Write out exactly the lines between the line containing "const rodHoles = fuse(ROD.at.map((x)" and the line containing "bpy.data.objects.remove(obj)", including both of those lines, and nothing more.
* Begin Entries shown *
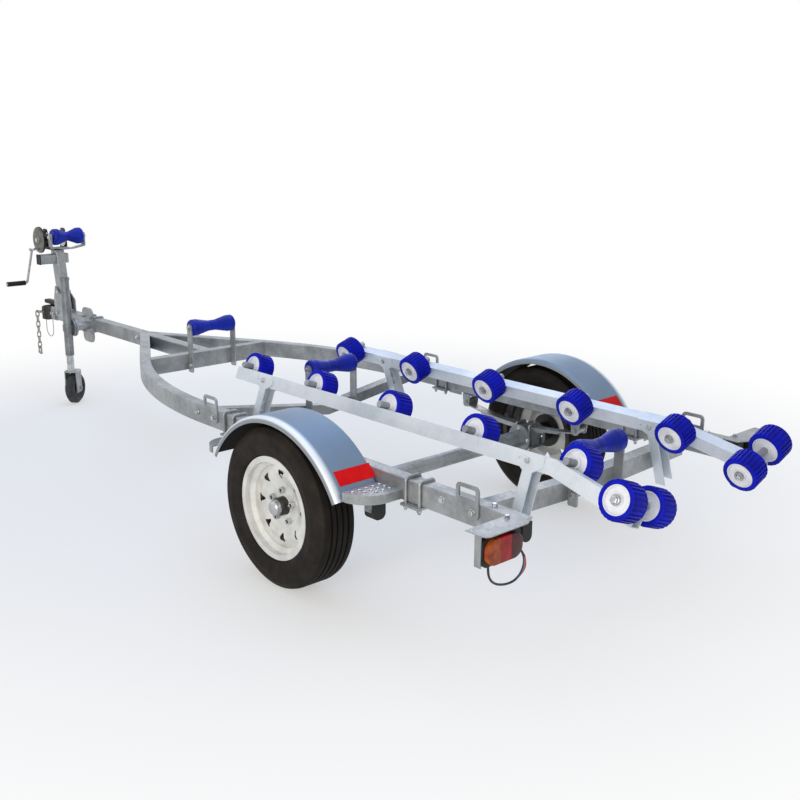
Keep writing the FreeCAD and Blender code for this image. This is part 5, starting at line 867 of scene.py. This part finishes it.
* End Entries shown *
* Begin Entries shown *
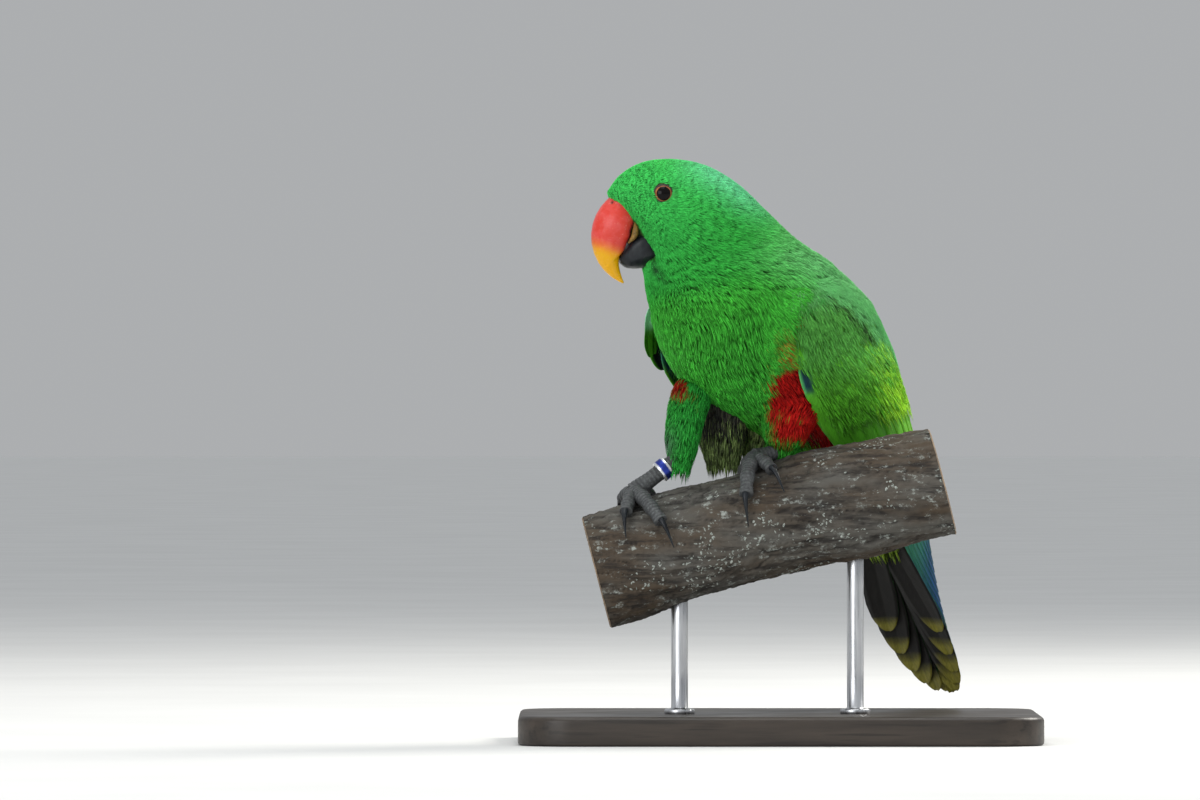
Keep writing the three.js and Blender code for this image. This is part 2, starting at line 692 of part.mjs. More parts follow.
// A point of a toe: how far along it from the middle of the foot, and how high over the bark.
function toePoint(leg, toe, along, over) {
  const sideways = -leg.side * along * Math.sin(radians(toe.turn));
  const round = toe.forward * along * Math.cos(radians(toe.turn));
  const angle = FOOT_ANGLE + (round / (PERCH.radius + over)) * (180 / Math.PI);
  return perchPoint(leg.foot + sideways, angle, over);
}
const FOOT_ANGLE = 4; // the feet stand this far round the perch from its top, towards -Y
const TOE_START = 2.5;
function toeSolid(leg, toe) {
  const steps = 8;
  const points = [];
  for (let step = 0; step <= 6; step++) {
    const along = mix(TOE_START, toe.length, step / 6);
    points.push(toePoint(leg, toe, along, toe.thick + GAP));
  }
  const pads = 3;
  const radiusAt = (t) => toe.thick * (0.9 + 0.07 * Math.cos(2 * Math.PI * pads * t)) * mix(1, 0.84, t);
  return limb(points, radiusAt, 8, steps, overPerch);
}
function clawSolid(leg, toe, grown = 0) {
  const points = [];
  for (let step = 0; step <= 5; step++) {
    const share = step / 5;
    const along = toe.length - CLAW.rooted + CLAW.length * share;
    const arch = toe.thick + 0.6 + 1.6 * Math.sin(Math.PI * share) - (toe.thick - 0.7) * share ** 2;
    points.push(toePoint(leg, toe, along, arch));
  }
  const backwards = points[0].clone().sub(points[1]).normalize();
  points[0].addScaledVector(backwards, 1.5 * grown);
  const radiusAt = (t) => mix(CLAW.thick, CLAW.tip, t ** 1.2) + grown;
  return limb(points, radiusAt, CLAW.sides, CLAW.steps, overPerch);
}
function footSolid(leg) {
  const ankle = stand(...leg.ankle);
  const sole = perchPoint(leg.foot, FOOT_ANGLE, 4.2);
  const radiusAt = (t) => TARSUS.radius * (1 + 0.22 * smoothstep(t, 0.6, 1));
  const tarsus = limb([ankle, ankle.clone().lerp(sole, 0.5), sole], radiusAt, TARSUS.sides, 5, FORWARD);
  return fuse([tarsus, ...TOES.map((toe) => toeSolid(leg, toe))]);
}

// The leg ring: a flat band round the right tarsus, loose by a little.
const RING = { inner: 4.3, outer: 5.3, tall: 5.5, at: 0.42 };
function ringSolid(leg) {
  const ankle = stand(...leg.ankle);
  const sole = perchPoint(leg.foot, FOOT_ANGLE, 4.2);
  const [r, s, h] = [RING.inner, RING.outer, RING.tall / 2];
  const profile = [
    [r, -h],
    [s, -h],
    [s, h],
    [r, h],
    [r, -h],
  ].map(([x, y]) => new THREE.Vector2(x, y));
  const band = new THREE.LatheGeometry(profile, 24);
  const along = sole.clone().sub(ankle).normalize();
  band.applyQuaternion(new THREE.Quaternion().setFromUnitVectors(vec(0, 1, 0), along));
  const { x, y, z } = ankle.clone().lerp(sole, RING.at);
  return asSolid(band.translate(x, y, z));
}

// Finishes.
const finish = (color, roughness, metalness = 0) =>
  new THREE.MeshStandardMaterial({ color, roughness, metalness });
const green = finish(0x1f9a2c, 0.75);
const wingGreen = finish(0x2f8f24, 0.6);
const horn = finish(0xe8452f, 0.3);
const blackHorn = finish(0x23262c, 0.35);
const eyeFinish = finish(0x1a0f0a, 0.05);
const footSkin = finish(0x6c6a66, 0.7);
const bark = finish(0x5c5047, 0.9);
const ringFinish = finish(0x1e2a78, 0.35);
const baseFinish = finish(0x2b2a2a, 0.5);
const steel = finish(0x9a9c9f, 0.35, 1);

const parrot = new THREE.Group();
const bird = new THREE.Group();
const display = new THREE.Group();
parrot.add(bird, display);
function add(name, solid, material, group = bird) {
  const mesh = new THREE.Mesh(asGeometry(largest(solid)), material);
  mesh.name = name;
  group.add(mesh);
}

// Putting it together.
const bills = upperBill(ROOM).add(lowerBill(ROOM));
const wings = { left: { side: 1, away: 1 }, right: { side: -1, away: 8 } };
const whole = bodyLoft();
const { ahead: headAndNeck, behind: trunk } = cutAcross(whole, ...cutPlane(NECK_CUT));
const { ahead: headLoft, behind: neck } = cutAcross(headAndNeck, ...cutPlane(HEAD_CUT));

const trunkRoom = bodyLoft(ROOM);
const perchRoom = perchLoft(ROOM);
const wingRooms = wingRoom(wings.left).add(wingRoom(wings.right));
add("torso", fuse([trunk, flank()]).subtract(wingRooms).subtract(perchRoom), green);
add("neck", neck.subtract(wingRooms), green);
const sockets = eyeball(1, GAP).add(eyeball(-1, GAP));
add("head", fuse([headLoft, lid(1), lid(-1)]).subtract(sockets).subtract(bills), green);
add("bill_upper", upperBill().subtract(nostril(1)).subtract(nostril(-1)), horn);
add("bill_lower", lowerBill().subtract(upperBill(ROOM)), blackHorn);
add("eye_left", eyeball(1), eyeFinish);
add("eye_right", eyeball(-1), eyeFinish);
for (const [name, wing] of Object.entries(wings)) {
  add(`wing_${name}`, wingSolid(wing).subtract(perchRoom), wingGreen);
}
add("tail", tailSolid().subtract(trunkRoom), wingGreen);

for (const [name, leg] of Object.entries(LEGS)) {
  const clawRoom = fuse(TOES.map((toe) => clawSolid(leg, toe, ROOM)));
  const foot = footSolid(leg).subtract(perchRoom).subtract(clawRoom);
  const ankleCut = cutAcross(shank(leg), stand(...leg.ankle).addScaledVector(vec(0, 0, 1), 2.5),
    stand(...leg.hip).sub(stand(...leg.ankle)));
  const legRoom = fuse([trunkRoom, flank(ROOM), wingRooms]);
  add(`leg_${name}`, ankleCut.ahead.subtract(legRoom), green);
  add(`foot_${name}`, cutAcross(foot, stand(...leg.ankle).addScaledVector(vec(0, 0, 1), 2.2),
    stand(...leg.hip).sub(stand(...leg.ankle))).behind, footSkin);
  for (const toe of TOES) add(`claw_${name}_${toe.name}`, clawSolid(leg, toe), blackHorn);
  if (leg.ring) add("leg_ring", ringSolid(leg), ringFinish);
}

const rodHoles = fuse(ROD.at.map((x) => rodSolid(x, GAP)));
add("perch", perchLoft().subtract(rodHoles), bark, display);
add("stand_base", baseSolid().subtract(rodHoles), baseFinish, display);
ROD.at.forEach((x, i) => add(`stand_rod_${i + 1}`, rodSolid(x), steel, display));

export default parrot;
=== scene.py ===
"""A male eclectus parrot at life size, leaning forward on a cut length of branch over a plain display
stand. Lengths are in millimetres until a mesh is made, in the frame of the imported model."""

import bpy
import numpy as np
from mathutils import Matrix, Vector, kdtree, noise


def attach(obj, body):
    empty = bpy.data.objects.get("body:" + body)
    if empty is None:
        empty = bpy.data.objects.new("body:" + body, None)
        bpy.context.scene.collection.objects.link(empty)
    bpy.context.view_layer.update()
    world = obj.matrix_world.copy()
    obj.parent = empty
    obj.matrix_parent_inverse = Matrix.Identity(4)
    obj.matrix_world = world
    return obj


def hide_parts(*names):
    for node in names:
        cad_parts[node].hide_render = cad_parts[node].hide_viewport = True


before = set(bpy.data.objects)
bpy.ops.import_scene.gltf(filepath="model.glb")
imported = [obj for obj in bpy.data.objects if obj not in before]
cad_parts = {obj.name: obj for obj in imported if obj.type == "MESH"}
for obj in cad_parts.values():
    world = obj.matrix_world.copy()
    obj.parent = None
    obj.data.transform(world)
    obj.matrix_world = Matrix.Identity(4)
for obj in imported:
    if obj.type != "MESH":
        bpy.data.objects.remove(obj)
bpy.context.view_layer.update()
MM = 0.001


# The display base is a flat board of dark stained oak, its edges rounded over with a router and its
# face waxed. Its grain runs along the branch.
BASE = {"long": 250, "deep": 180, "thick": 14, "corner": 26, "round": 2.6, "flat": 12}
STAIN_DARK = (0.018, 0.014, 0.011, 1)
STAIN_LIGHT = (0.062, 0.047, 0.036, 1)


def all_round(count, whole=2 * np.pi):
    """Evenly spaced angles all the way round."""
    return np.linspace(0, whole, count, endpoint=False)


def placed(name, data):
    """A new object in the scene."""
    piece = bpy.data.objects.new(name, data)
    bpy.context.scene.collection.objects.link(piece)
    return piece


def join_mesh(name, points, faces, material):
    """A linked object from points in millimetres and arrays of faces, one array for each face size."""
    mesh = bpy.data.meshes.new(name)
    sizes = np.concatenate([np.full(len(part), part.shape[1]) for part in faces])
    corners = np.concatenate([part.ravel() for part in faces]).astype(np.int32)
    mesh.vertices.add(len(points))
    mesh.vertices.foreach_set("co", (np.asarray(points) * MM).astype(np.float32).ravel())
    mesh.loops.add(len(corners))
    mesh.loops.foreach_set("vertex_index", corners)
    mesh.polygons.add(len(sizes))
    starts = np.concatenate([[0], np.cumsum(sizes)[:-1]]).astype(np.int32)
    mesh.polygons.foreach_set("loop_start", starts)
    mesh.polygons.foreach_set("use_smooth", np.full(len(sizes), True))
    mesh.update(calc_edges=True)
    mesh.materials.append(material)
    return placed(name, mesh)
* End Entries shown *
* Begin Entries shown *
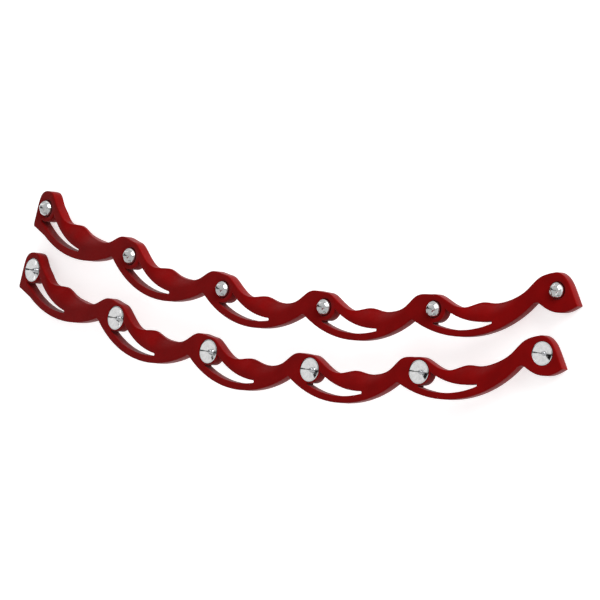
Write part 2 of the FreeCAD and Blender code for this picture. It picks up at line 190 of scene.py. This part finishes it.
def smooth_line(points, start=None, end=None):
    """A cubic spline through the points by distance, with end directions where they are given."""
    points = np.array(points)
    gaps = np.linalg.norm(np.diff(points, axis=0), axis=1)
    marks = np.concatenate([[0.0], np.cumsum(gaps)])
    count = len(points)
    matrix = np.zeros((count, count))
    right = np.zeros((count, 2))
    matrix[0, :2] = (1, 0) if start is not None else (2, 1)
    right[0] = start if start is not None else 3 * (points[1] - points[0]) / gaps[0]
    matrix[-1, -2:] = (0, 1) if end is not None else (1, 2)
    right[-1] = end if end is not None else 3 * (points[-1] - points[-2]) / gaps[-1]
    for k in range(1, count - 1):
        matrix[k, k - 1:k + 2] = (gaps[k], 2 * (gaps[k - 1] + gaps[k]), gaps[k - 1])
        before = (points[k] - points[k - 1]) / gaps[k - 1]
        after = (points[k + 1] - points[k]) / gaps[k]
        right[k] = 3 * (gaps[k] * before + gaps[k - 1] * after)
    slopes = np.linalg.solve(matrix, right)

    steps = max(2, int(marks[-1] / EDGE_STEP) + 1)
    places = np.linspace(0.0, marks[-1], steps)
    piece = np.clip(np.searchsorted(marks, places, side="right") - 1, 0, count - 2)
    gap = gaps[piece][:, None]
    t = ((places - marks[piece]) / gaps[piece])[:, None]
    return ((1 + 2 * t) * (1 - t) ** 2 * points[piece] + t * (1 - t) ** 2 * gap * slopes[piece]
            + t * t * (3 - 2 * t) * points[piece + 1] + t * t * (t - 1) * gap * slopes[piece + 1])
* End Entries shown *
§ **Answer for this exercise**:
const rodHoles = fuse(ROD.at.map((x) => rodSolid(x, GAP)));
add("perch", perchLoft().subtract(rodHoles), bark, display);
add("stand_base", baseSolid().subtract(rodHoles), baseFinish, display);
ROD.at.forEach((x, i) => add(`stand_rod_${i + 1}`, rodSolid(x), steel, display));

export default parrot;
=== scene.py ===
"""A male eclectus parrot at life size, leaning forward on a cut length of branch over a plain display
stand. Lengths are in millimetres until a mesh is made, in the frame of the imported model."""

import bpy
import numpy as np
from mathutils import Matrix, Vector, kdtree, noise


def attach(obj, body):
    empty = bpy.data.objects.get("body:" + body)
    if empty is None:
        empty = bpy.data.objects.new("body:" + body, None)
        bpy.context.scene.collection.objects.link(empty)
    bpy.context.view_layer.update()
    world = obj.matrix_world.copy()
    obj.parent = empty
    obj.matrix_parent_inverse = Matrix.Identity(4)
    obj.matrix_world = world
    return obj


def hide_parts(*names):
    for node in names:
        cad_parts[node].hide_render = cad_parts[node].hide_viewport = True


before = set(bpy.data.objects)
bpy.ops.import_scene.gltf(filepath="model.glb")
imported = [obj for obj in bpy.data.objects if obj not in before]
cad_parts = {obj.name: obj for obj in imported if obj.type == "MESH"}
for obj in cad_parts.values():
    world = obj.matrix_world.copy()
    obj.parent = None
    obj.data.transform(world)
    obj.matrix_world = Matrix.Identity(4)
for obj in imported:
    if obj.type != "MESH":
        bpy.data.objects.remove(obj)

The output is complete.